Заставив себя успокоиться, я с деланным равнодушием поинтересовалась:
— А почему вы так решили? Откуда вам это в голову пришло?
— Ну как же! Этот ее приятель, Флорианчик коханый, которого она бросила, то и дело к ее папаше являлся и жаловался: дескать, сам ее на руках под небеса вознес, путь ее розами устлал, а она так его отблагодарила…
Уж не знаю почему, но пани Вишневская чувствовала какую‑то особую неприязнь к Эве, и он все набирал силу. Похоже, отсутствие рычащего папочки дало соседке возможность отдохнуть от его воплей и позволило ей свернуть немного в сторону от излюбленной темы. Теперь навалилась на Эву.
…А он, этот бык оглашенный, так орал и топотал, что мне известка на голову сыпалась, — и все о дочке, что набрала силу, — он просто перенести этого не мог. Из Флориана при каждом его приходе выжимал, кто же так ей помогает, кто ее прославляет, оказывает ей благодеяния, кто там за нее все делает, а ей достается только слава. И не понимает, дура набитая, что для нее лишь слава, а настоящие‑то денежки для них. Хотя — вот от пани слышу — вроде бы она ума немногого набралась, и для себя тоже кое‑что оставляет. Вы не подумайте, я ей добра желаю, и не верю, что она такая уж ни на что не способная, как орет ее папочка. Я думаю, он больше разоряется из‑за того, что она без его помощи справляется, и вообще больше наговаривал на дочку, чем там было на самом деле…
Я уже стала подумывать, не подслушивала ли любопытная баба своих соседей внизу через их замочную скважину, но она, словно подслушав мои мысли, пояснила:
— Да я бы и половины не поняла, кабы он не орал как оглашенный. Глухой бы услышал, я же, благодарение Господу, на слух не жалуюсь. Так он правду орал или нет?
Вопрос прозвучал как‑то неожиданно, что я готова была извиниться перед пани Вишневской за свои подозрения относительно ее подслушивания. Так что, опровергнуть наговоры Поренча? С удовольствием, Эве это не повредит.
— Какая там правда? Вы совершенно правы: разъярился он из‑за того, что дочь ускользала из‑под его влияния. А этот паскудный Флорек не только не помогал девушке, а, наоборот, изо всех сил мешал. Она очень способная девушка, стала талантливой писательницей, сама работает, хотя и тут вы правы — обогащаются за ее счет другие.

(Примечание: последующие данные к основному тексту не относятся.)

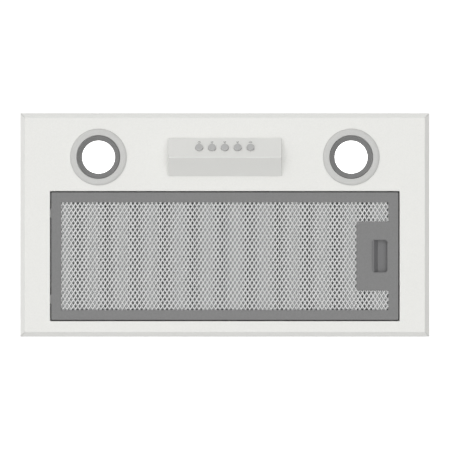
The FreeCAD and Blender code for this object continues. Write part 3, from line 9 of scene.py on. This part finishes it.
import bpy
import numpy as np
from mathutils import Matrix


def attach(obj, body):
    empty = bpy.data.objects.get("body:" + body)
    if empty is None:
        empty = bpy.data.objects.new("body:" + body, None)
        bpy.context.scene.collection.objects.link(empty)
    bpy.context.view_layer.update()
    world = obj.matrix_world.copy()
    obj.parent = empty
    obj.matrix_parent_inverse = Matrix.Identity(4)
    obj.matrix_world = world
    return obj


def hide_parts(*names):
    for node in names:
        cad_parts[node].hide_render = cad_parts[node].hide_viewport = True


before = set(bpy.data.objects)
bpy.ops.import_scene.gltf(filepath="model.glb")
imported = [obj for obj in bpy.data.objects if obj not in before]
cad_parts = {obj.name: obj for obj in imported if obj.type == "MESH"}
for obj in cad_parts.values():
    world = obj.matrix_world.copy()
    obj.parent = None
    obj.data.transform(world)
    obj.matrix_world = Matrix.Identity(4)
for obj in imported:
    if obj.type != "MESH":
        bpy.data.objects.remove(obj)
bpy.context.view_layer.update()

LOG = logging.getLogger("range_hood")
MM = 0.001
WAVE_SCALE = math.pi / 10  # a wave texture repeats every pi / 10 at scale 1
RAMP_ENDS = (0.3, 0.7)  # pattern values that give the darker and the lighter tone
SMOOTHEST = 0.02  # the lowest roughness that a finish may reach

# ------------------------------------------------------------------ shader helpers


def linear(hex_colour: str) -> tuple[float, float, float, float]:
    """Turns an sRGB hex colour into linear values.

    Args:
        hex_colour: six hex digits, such as "F2F2F0".

    Returns:
        Red, green, blue and alpha for a shader socket.
    """
    parts = [int(hex_colour[i : i + 2], 16) / 255 for i in (0, 2, 4)]
    red, green, blue = (c / 12.92 if c <= 0.04045 else ((c + 0.055) / 1.055) ** 2.4 for c in parts)
    return red, green, blue, 1.0


def add_node(
    tree: bpy.types.NodeTree, kind: str, settings: dict | None = None, **inputs: object
) -> bpy.types.Node:
    """Adds one node, with its settings, its input values and its links.

    Args:
        tree: the node tree it joins.
        kind: the node's type name.
        settings: attributes of the node.
        inputs: socket names with underscores for spaces, or "n" and a number, each with a value or an
            output socket.

    Returns:
        The new node.
    """
    node = tree.nodes.new(kind)
    for key, value in (settings or {}).items():
        setattr(node, key, value)
    for key, value in inputs.items():
        numbered = key[0] == "n" and key[1:].isdigit()
        socket = node.inputs[int(key[1:]) if numbered else key.replace("_", " ")]
        if isinstance(value, bpy.types.NodeSocket):
            tree.links.new(value, socket)
        else:
            socket.default_value = value
    return node


class Texture(Enum):
    """How a surface's fine relief and tone are laid out."""

    PEEL = "baked powder, with soft round swells"
    SPANGLE = "hot-dip zinc, with large flat crystals"
    ROLLED = "rolled or drawn metal, with fine streaks along one axis"
    MOULDED = "moulded plastic, with an etched grain"
    CAST = "die-cast metal, with a coarse skin"
    LAMINATED = "stacked sheet, with edges across the X axis"
    WOUND = "varnished wire laid in turns"
    FROSTED = "glass with a ground face"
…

— Так ему и надо! — мстительно вскричала соседка. — А уж он старался, чтобы совсем придавить девку, чтобы из рук его ела и самому разбогатеть за ее счет. И злился, злился страсть! Мне как‑то удалось разобраться, когда речь шла о папочке, а когда о Поренче.
— Так это ее папочка от злости разболелся?
— Какое разболелся, здоров как бык!
— Но ведь санаторий…
— Так он туда поехал не из‑за болезни, а просто отдохнуть, развлечься, ему какой‑то знакомый устроил путевку — не в сезон, а поэтому недорогую. Может, у него какой ревматизм и завелся — подумаешь, болезнь, у кого ее нет. Вот увидите, еще станет притворяться, что хромает.
— А где находится этот санаторий?
— Откуда мне знать? Об этом я не слышала. Жена его что‑то там пыталась вякнуть, что и ей не мешало бы полечиться, да где там, когда у нее на голове такой изверг!
А на чем они поехали? У него есть машина?